Product security has come a long way since the early 2000s to the current iterations we’re seeing today. From CISA’s focus on Secure by Design to the growing emphasis on software supply chain security, software manufacturers, software buyers, and regulatory bodies are approaching the security of the products that run our world with a new degree of awareness and scrutiny.
As we move forward into 2025, this focus is extremely promising for the future. We see change all around us and uncertainty in every arena. However, forward momentum is what we need to build more resilient products that can stand the test of time.
Looking ahead, here are five predictions on how product security will evolve in 2025.
1. 200 More Companies Will Pledge Their Commitment to Secure by Design
As of December 2024, 256 companies have already signed CISA’s Secure by Design pledge, including companies like Cisco, IBM, Google, and Microsoft. RunSafe Security has also signed the pledge, which includes seven goals for software manufacturers to work toward to improve the security of their products.
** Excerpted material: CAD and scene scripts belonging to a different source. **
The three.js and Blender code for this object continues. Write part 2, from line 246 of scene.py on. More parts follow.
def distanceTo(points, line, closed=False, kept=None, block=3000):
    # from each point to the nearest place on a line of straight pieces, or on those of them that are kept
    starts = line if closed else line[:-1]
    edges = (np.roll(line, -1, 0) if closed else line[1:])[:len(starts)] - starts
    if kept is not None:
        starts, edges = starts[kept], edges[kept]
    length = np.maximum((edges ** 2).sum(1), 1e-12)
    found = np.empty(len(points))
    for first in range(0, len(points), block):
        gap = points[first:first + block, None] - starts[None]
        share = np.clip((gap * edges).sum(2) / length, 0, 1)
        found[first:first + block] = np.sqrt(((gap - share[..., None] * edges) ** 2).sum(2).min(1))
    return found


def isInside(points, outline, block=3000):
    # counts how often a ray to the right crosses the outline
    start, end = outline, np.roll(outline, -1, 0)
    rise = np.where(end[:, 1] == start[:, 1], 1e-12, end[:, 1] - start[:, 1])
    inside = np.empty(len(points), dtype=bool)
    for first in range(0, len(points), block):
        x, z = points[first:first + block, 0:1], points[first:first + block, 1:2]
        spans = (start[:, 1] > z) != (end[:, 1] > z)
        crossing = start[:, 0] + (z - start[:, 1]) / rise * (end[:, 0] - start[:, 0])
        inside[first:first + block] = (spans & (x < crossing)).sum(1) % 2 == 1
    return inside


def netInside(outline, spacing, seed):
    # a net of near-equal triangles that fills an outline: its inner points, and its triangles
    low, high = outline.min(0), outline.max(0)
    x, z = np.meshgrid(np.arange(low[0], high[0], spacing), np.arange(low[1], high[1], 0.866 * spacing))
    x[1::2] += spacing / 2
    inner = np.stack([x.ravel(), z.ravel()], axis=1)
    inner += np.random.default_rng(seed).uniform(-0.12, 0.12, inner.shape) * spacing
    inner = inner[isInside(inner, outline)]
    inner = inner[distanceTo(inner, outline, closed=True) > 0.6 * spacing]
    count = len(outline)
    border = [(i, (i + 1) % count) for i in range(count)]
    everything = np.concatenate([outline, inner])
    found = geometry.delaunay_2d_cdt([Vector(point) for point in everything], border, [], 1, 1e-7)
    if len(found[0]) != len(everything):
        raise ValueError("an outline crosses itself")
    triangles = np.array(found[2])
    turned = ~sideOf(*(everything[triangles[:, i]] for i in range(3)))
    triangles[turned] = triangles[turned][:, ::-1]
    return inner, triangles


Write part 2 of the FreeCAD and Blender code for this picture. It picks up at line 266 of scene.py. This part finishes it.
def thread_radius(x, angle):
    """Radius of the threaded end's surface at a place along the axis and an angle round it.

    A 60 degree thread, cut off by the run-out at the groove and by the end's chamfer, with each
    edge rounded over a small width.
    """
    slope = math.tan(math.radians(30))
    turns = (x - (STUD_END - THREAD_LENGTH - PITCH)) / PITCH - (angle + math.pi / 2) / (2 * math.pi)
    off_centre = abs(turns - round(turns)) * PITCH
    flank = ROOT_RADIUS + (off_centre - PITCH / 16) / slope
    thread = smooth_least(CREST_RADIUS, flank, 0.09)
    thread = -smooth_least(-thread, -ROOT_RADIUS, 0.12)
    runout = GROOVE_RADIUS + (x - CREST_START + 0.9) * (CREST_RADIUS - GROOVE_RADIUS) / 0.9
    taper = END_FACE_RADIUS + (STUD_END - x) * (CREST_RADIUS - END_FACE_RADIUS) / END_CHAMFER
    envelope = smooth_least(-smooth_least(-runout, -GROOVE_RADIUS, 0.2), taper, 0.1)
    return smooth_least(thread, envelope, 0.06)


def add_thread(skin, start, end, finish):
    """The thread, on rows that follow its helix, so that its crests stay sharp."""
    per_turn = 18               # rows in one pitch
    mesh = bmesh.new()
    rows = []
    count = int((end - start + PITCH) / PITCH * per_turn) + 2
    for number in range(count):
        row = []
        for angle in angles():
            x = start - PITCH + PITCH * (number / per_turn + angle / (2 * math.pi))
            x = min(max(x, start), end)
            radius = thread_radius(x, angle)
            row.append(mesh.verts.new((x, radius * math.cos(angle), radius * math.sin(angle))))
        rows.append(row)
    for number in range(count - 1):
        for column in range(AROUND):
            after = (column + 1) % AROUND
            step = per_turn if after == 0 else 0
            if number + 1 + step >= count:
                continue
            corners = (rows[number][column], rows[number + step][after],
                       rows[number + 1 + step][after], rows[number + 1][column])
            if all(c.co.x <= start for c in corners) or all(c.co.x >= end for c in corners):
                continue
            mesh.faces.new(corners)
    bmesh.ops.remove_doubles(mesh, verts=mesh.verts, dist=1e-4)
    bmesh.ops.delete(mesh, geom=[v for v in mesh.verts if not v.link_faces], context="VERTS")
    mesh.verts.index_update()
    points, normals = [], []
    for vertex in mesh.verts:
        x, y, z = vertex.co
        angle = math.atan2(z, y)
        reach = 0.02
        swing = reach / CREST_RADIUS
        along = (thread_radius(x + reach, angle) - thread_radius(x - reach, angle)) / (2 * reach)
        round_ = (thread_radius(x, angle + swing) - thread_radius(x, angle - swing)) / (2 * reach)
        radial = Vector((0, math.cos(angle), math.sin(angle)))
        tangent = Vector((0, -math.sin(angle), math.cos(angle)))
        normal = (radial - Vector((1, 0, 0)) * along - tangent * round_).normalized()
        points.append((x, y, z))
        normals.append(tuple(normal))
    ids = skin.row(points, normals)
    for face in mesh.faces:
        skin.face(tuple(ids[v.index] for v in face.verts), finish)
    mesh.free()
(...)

Secure by Design will certainly shape the future of product security and development for decades to come. We’re already seeing the effects with notable signees detailing their progress toward the pledge goals. Overall, Secure by Design will continue to encourage software manufacturers to focus on areas like software supply chain security and memory safety to reduce the risks to and attack surface of embedded devices. As we at RunSafe emphasize, we want to reshape the economics of security to favor defenders. Secure by Design helps to make this possible by focusing on security from the earliest stages of design and development, and we believe hundreds more companies will take up the challenge in the year ahead.
2. Asset Owners Will Begin to Demand Secure by Design
Product security is on the minds of manufacturers, but what about the buyers of software who deploy these products within their organizations and across critical infrastructure?
As we look ahead to next year, software buyers will begin to get curious about their software supply chain and the steps their vendors are taking to reduce risk within their products. As part of this, asset owners should ask suppliers to provide Software Bill of Materials (SBOMs) to gain insight into potential exposures and vulnerabilities within software across asset owner infrastructure.
One example of an area for asset owners to focus on is CISA’s Roadmap to Memory Safety, which urges software manufacturers to publish a memory safety roadmap by January 1, 2026. Asset owners can use the memory safety roadmap as a starting point to talk with suppliers and discuss how they will approach eliminating this class of vulnerabilities.
3. Product Liability Will Come Into Focus
While Secure by Design and other CISA guidance is voluntary, as more organizations adopt these principles, there is a strong possibility that approaches to product liability and cyber insurance within the software industry will begin to shift. Though it would be surprising to see a new executive order on critical infrastructure and product liability issued in 2025, we are seeing an immediate response to the EU Cyber Resilience Act. Perhaps the market will seek to increase cybersecurity warranties, guarantees, and insurance.
As software manufacturers take on more of the security burden, the way liability is distributed between suppliers and their customers in the event of a security incident will change. Device manufacturers will need to consider what the liability shift means for their business and adopt a new financial perspective to address downside liability.
4. Software Manufacturers Will Prioritize Immediate Solutions for Memory Safety
A key aspect of Secure by Design guidance issued by CISA is memory safety, and it plays a critical role in the overall security of embedded devices. Yet for many, memory safety is not as achievable by simply rewriting products..
Going into 2025, we expect an alternative to memory safe languages to enter more prominently into the product security discussion. Although Secure by Design guides device manufacturers to rewrite all of their C and C++ software into a memory safe language like Rust, doing so would take decades and require a significant expenditure of resources and human power to accomplish. For companies who produce dozens or hundreds or even thousands of embedded software products deployed across critical infrastructure (often with 10-30 year lifespans), it is neither feasible nor practical for them to simply rewrite all their products in memory safe languages. Not doing so, however, leaves the door open for attack in the near term.
For this reason, it’s important that software manufacturers insert memory protections, such as load-time function randomization, intoexisting devices today rather than wait the time it would take to rewrite code. Commercial solutions, like RunSafe’s Protect solution, already exist to provide immediate protection and prevent the exploitation of devastating memory safety vulnerabilities.
5. Companies Will Become More Transparent in Sharing SBOMs
High-profile software supply chain attacks like SolarWinds and Log4j spurred the need for organizations to have visibility into their software components. SBOMs emerged as a tool for managing and mitigating software supply chain risks.
For companies that are committed to Secure by Design and product security best practices, we believe there is great value in publicly sharing SBOMs or sharing SBOMs between asset owners and suppliers. Doing so signals honesty and transparency in software development practices and makes it easier to understand where potential vulnerabilities lie.
Advancing the Resilience of Software in the Year Ahead
2025 is shaping up to be a big year for product security and the implementation of Secure by Design. We can be certain that nation-states, adversaries, and APTs will continue to target the software supply chain. I remain optimistic that software manufactures, software buyers, and the cybersecurity industry on the whole can work together to advance the resilience of software deployed in embedded devices to safeguard critical infrastructure and our world.